Of Komisar's current crop of companies, the best-known is TiVo, which has developed a system to produce instant replays of live TV and has filed to go public. While the rest are still struggling to make their way, Komisar says none of his companies has ever failed.

"It's still early, though," he adds cheerily. "I guarantee you I will have a failure. I'll have to. We're not here to bat 1.000, just to make sure each idea gets a fair hearing."

When high-tech companies falter, it's often because someone else has exploited their market niche first. That's why the Internet mantra for start-ups is "Go as fast as you can, and then go faster." But Komisar's advice is more sophisticated than that.

"The road to riches in Silicon Valley is being simplified as 'Get in the car and put your foot to the floor,' " he explains. "It's true, a lot of companies have succeeded with that model. But start-ups don't just have accelerators, they have brakes and steering wheels."

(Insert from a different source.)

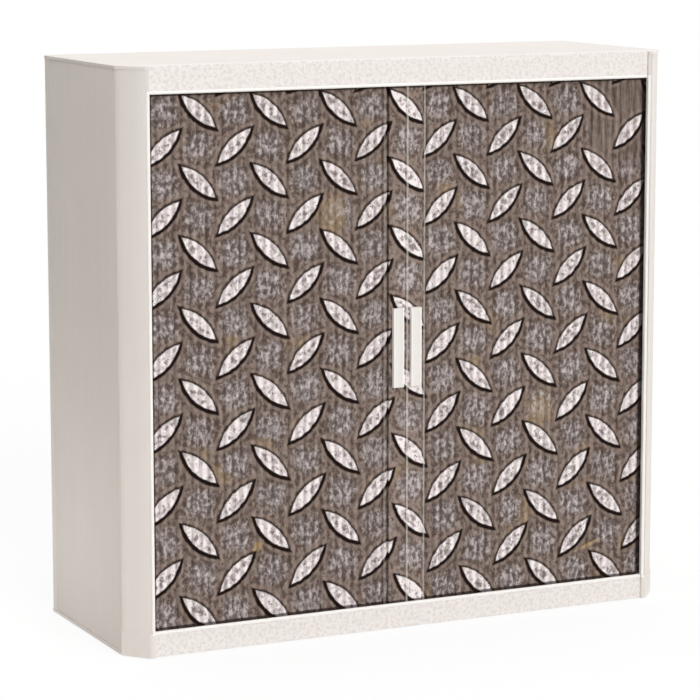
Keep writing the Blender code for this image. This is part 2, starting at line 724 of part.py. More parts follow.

He is trying to step on the brakes right now in a conference call with executives at IQ, a developer of online sales promotions that is searching for a better strategy. "You want a decision now," he tells the worried IQ executives. "I want the right decision and to make it soon. But I don't want to just cast about."

In the old days, a new company would have informal mentors and advisers that would help out of sheer benevolence. That model is too creaky, positively 19th century.

"Now speed and accessibility are everything," says Ugripe's Chen, a 29-year-old graduate of Harvard Business School and former consultant. "I could be here with my team, stuck on a key execution or strategy problem, and I can pick up the phone and call Randy. He's available 24-7. Without him, things might be happening more slowly."